The image of the furnace may be used for either the negative or positive aspects of the lower world. The negative or demonic world is the traditional hell which is a furnace of heat without light. The positive one is purgatorial, a crucible from which the redeemed emerge purified like metal in a smelting operation. Thus the Egypt from which Israel has been delivered is spoken of several times as a “furnace of iron,” and the purity of the spiritual body is sometimes symbolized by metal (Revelation 1:15). Images of refinement and purification in a furnace recur in connection with language (Psalm 12:6) as well as in the afflictions of life (Proverbs 17:3; Isaiah 48:10). The best known of these purgatorial furnaces is the one constructed by Nebuchadnezzar for his attempted martyrdom of the three faithful Jews in the Book of Daniel. Their song in the Apocrypha is a highly concentrated praise to God for the beauty and glory of the original creation, which their purification in the furnace has evidently enabled them to see. Obviously, in this extension of furnace symbolism, we have modulated from the technological to the purgatorial, and the furnace has become the human body.

Dickinson was often focused on that moment called the transitus–the transition from this world to immortality or eternity–which she treated with awe. She  came to conceive of her life of passionate longing and loss as a crucible, which is also how she thought of her poetry: as a purgatorial process, a refining of the “impatient ores” of her intense emotional life into artistic form. Hence her persistent emphasis on the moment of transit when “the Designated Light/Repudiate the Forge.” She often thought of this process in Blakean terms: of preparing her ultimate“face” or “form” in the mirror of the human form divine.

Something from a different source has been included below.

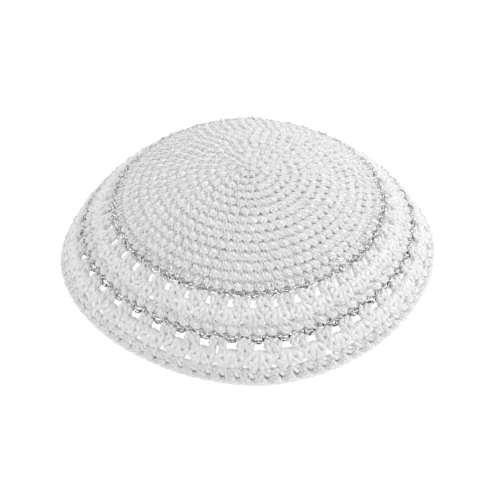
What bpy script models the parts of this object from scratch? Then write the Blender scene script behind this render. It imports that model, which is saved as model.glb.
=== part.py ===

Frye’s essay on Dickinson and his seminal essay “Charms and Riddles” are replete with startlingly useful insight about the literary conventions used by Dickinson, but this particular instance illustrates the way in which Frye’s “ear” for archetypes–in this case the biblical furnace archetype that is the focus of last chapter of Words with Power–is enormously helpful in unpacking the richest implications of the  imagery of a poem, implications that might otherwise elude us. Dickinson’s poem takes a simple New England blacksmith’s forge, which even the “least village” has, and makes it the most apposite analogy for the purgatory–as the poet conceived it–of human life and the perfecting of the human soul through poetry and art, awakening, if we have the ear for it, all the echoes and reverberations–in the Bible, in Dante, in Blake and Yeats’s Byzantium–that the conventions of a particular archetype, as Frye puts it in The Secular Scripture, “set up within our literary experience, like a shell that contains the sound of the sea.”